With the government hesitation, the Pheu Thai Party, which would also benefit of 100 is use as a divisor, saw an opportunity to force the bill to be dropped while the PPRP is also letting it go.
Deputy Prime Minister Wissanu Krea-ngam has earlier said that an earlier version of the bill will be adopted if the House failed to pass the amendment bill in its 3rd reading.
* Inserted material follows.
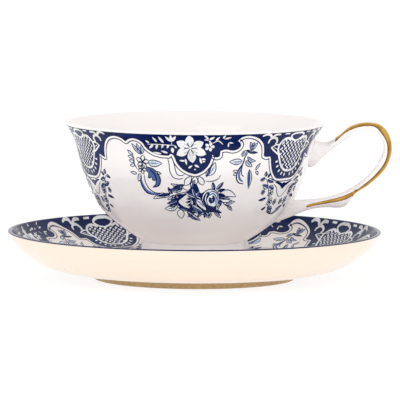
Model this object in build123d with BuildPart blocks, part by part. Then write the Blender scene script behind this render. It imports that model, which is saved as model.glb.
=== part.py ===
"""Porcelain teacup with a raised foot and an ear-shaped handle, standing on its saucer.

Frame: millimetres, +Z up, origin on the common axis of cup and saucer at the plane
that the saucer's foot ring stands on. The handle points to +X.
"""

import os

from build123d import *

# ---- driving dimensions -------------------------------------------------------------
# saucer
saucer_rim_radius = 72.4
saucer_height = 18.5
saucer_wall = 2.8
saucer_rim_wall = 1.6
saucer_well_radius = 40.0
saucer_foot_radius = 39.5
saucer_foot_width = 3.0
saucer_foot_height = 2.6

# cup
cup_rim_radius = 50.4
cup_height = 55.5
cup_wall = 2.4
cup_lip_wall = 1.8
cup_floor = 3.2
foot_height = 9.6
foot_top_radius = 20.6
foot_base_radius = 22.6
foot_wall = 3.2

# handle
handle_width = 5.6
handle_root_depth = 16.0

# small roundings
lip_rounding = 0.7
foot_rounding = 0.7

# ---- heights that follow from them ---------------------------------------------------
well_z = saucer_foot_height + saucer_wall
foot_top_z = well_z + foot_height
cup_floor_z = foot_top_z + cup_floor
rim_z = well_z + cup_height

# Outline of a bowl or dish wall, as shares of its reach and of its rise.
BOWL_FLARE = (
    (0.203, 0.087),
    (0.417, 0.196),
    (0.587, 0.327),
    (0.712, 0.501),
    (0.807, 0.675),
    (0.875, 0.850),
)
DISH_FLARE = (
    (0.44, 0.09),
    (0.60, 0.20),
    (0.73, 0.36),
    (0.86, 0.56),
    (0.945, 0.75),
)

# Handle outline, from the point level with the lip, straight out at the rim radius.
HANDLE_OUTSIDE = (
    (-1.6, -8.0),
    (1.8, -7.3),
    (5.7, -4.7),
    (9.6, -1.6),
    (15.4, 0.0),
    (21.2, -0.8),
    (24.5, -4.2),
    (25.9, -10.4),
    (23.6, -17.6),
    (17.4, -23.9),
    (11.5, -28.0),
    (9.6, -30.6),
    (7.7, -32.6),
    (4.6, -33.2),
    (1.0, -33.1),
    (-5.9, -33.9),
)
HANDLE_INSIDE = (
    (-4.7, -17.2),
    (-0.1, -12.9),
    (7.7, -6.8),
    (11.5, -3.5),
    (15.4, -2.5),
    (19.4, -3.3),
    (22.1, -6.6),
    (22.5, -10.6),
    (19.3, -17.3),
    (15.4, -21.6),
    (7.7, -26.7),
    (-0.1, -29.2),
    (-7.8, -30.0),
)


def along(start, end, shares):
    """Points from start to end, with the shares of the reach and of the rise between."""
    (r0, z0), (r1, z1) = start, end
    return [start] + [(r0 + a * (r1 - r0), z0 + b * (z1 - z0)) for a, b in shares] + [end]


def inside(points, walls):
    """The points moved square to their line, towards the axis side, by each wall."""
    moved = []
    last = len(points) - 1
    for i, ((r, z), wall) in enumerate(zip(points, walls)):
        before, after = points[max(i - 1, 0)], points[min(i + 1, last)]
        run = Vector(after[0] - before[0], after[1] - before[1]).normalized()
        moved.append((r - wall * run.Y, z + wall * run.X))
    return moved


# ---- saucer: dish and foot ring, pressed in one ---------------------------------------
dish_under = along(
    (saucer_well_radius, saucer_foot_height), (saucer_rim_radius, saucer_height), DISH_FLARE
)
dish_over = along(
    (saucer_well_radius - 1.0, well_z),
    (saucer_rim_radius - saucer_rim_wall, saucer_height),
    DISH_FLARE,
)
foot_inner_radius = saucer_foot_radius - saucer_foot_width

with BuildPart() as saucer:
    with BuildSketch(Plane.XZ) as section:
        with BuildLine():
            under = Spline(*dish_under, tangents=[(1, 0.02), (0.35, 1)])
            rim = Line(under @ 1, dish_over[-1])
            over = Spline(*reversed(dish_over), tangents=[(-0.35, -1), (-1, 0)])
            Polyline(
                over @ 1,
                (0, well_z),
                (0, saucer_foot_height),
                (foot_inner_radius, saucer_foot_height),
                (foot_inner_radius + 0.4, 0),
                (saucer_foot_radius - 0.4, 0),
                (saucer_foot_radius, saucer_foot_height),
                under @ 0,
            )
        make_face()
        rim_corners = section.vertices().group_by(Axis.Y)[-1]
        fillet(rim_corners, lip_rounding)
        ring_corners = section.vertices().group_by(Axis.Y)[0]
        fillet(ring_corners, foot_rounding)
    revolve(axis=Axis.Z)
saucer.part.label = "saucer"

# ---- cup bowl: thrown wall with a turned, flat underside ------------------------------
bowl_out = along((foot_top_radius, foot_top_z), (cup_rim_radius, rim_z), BOWL_FLARE)
bowl_walls = [cup_floor] + [cup_wall] * len(BOWL_FLARE) + [cup_lip_wall]
bowl_in = inside(bowl_out, bowl_walls)[1:-1] + [(cup_rim_radius - cup_lip_wall, rim_z)]
floor_radius = bowl_in[0][0] - 8.0

with BuildPart() as cup_bowl:
    with BuildSketch(Plane.XZ) as section:
        with BuildLine():
            outer = Spline(*bowl_out, tangents=[(0.8, 0.57), (0.5, 0.87)])
            Line(outer @ 1, bowl_in[-1])
            inner = Spline(
                *reversed(bowl_in), (floor_radius, cup_floor_z), tangents=[(-0.5, -0.87), (-1, 0)]
            )
            Polyline(inner @ 1, (0, cup_floor_z), (0, foot_top_z), outer @ 0)
        make_face()
        lip_corners = section.vertices().group_by(Axis.Y)[-1]
        fillet(lip_corners, lip_rounding)
    revolve(axis=Axis.Z)
cup_bowl.part.label = "cup_bowl"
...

The previous version uses 100 as the divisor for the calculation method.
However, Somchai from Seri Ruam Thai, a small party that would benefit if 500 was use as a divisor because it would be easier for them to win a list MP seat, disagreed with Pheu Thai’s tactic.
He said that if there are MPs who intentionally skipped the upcoming parliament meeting on August 10, he will file a petition to ask the NACC to rule whether they have broken the law or not.
Somchai said that according to the law which regulate the conducts of parliamentarians stated that lawmakers cannot skip a parliament meeting without a proper cause because it is their job to discuss on legislations and listen to people’s grievances.
“I will use my right to file a petition to ask the NACC to rule on this severe ethical misconduct,” he said. “If they are found guilty, they will be stripped of their MP status and their political rights will be lifted for 10 years.”
Dissolving small parties
The leader of the Seri Ruam Thai Party Sereepisuth Temeeyaves on Monday filed a petition to ask the Election Commission to investigate the claim that small parties have allowed themselves to be dictated by a larger party.
The Former Commissioner of the Royal Thai Police said lawmakers from small parties are taking monthly bribes from a large party for their votes, especially during the previous voting for the charter amendment bill to use 500 as the divisor for the calculation of party list MPs.
He said there are evidence of audio records and financial transactions.
Thammanat Prompao, the former secretary general of the PPRP who was in charge of small parties’ affairs during his time with the ruling party, told reporters in July that MPs from small parties are taking bribes and he has evidence.
Shortly after the Former Deputy Agriculture Minister’s interview, leaked LINE messages were released to reporters which showed the names of MPs from small parties who are allegedly taking bribes of up to 100,000 baht per month.
Sereepisuth said that even though there was an explanation that the money were loans not bribes but he does not believe it because there was no loan contract.
The former police commissioner said that these actions were clearly against the law and small parties that are taking bribes could be dissolved, if the EC found them guilty.
Sereepisuth said his party has gathered evidence of social media messages, photos and audio records and he urged the EC to be fair and to not allow themselves to be influenced by any party.
He said the EC should be able to finish their investigation into this case within a month before asking the Constitutional Court to rule on it.